Diese vierwöchige Frist begann mit der Zustellung der Urteilsausfertigung an den Wahlverteidiger am 5. November 2019 und endete demzufolge (vgl § 84 Abs 1 StPO) mit Ablauf des 3. Dezember 2019. Durch die Auflösung des Vollmachtsverhältnisses zum Wahlverteidiger und neuerliche Urteilszustellung an den nachfolgend bestellten Verfahrenshilfeverteidiger wurde diese Frist nicht beeinflusst (§ 63 Abs 2 StPO; RIS‑Justiz RS0125686; RS0116182; Soyer/Schuhmann , WK‑StPO § 63 Rz 29 f; Murschetz , WK‑StPO § 84 Rz 4).
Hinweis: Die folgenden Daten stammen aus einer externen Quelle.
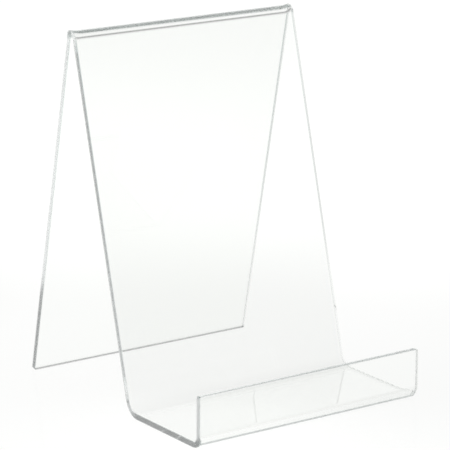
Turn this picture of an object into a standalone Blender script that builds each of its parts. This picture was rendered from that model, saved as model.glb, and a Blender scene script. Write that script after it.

Die erst am 17. Dezember 2019 eingebrachte Ausführung der Nichtigkeitsbeschwerde ist daher verspätet, sodass auf sie keine Rücksicht zu nehmen war.

Da bei deren Anmeldung keine Nichtigkeitsgründe deutlich und bestimmt bezeichnet wurden, war die Nichtigkeitsbeschwerde des Angeklagten – in Übereinstimmung mit der Stellungnahme der Generalprokuratur – bereits bei nichtöffentlicher Beratung sofort zurückzuweisen (§ 285d Abs 1 Z 1 iVm § 285a Z 2 StPO).

Im Übrigen haften dem Urteil die in der verspätet ausgeführten Nichtigkeitsbeschwerde geltend gemachten Nichtigkeitsgründe ebenso wenig an wie von Amts wegen wahrzunehmende.

Die gleichfalls

verspätet ausgeführte Berufung war ebenso zurückzuweisen, weil der Angeklagte bei deren Anmeldung (ON 42 S 43) nicht deutlich erklärte, ob sich diese gegen den Ausspruch über die Strafe oder gegen das Adhäsionserkenntnis (US 2) richtet (§ 296 Abs 2 iVm § 

294 Abs 4 StPO; RIS‑Justiz RS0100042, RS0100395; Ratz, WK‑StPO § 

294 Rz 10 und § 296 Rz 5).

Die Entscheidung über die Berufung der Staatsanwaltschaft kommt dem Oberlandesgericht zu (§ 285i StPO).

Die Kostenentscheidung gründet sich auf § 390a Abs 1 StPO.